The current polarized political climate should compel the Roberts court to consider narrower, consensus-building moves like the one taken Monday, Professor Rosen says.
“By avoiding constitutionalizing an issue, or avoiding taking a strong stand on hotly-contested issue, the court is more likely to allow a consensus to materialize,” he says.
Should the court act this way?
Others question whether such an approach is realistic – or even in American democracy’s best interests.
“By the time a case gets to the Supreme Court, the issue is in such sharp focus and in such need of a resolution that a court decision would be a very good thing,” says Steven Schwinn, an associate professor at the John Marshall Law School.
“If they’re ruling on a case that will have an implication for future policymakers, future decision-makers, or even just future individuals, it’s important to step in and settle things and give some certainty to the law,” he says.
Because of its unique context, Monday's contraception case doesn't qualify as either true unanimity or "faux-nanimity." "Some might read [Monday's] ruling in the Zubik case as an attempt toward doing something that doesn’t reflect a sharply-divided court, that they’re doing something in the spirit of unanimity," says Schwinn. "But there’s no consensus on the merits."
But others see some scope for Monday’s decision to have a deeper effect on the court.

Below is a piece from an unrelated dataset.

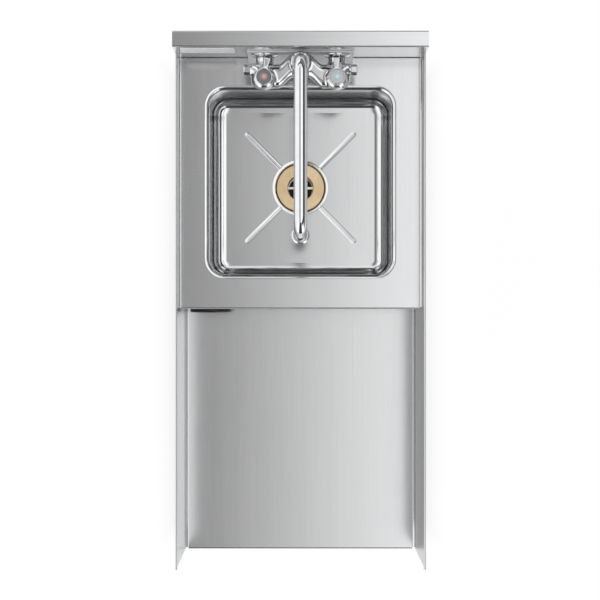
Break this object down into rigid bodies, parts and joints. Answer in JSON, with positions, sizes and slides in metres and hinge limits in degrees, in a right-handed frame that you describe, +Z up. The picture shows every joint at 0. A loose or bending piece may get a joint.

“If this turns out to lead to a compromise where the parties can agree, then it wouldn’t surprise me to see this happen more often,” says Susan Low Bloch, a professor at the Georgetown University Law Center.
“Unanimity is a fragile thing,” Rosen adds, but with the prospect of an eight-justice court for the remainder of the term – a term that will bring decisions on controversial issues from affirmative action to abortion access – he hopes that Monday’s experience could show justices a different way of working.
“The justices can choose to work together if they decide it’s in their interest, as they have now, or they can chose to join more sweeping and divided decisions,” he continues. “Now they’ve experienced both models, they’ll have a clearer choice moving forward.”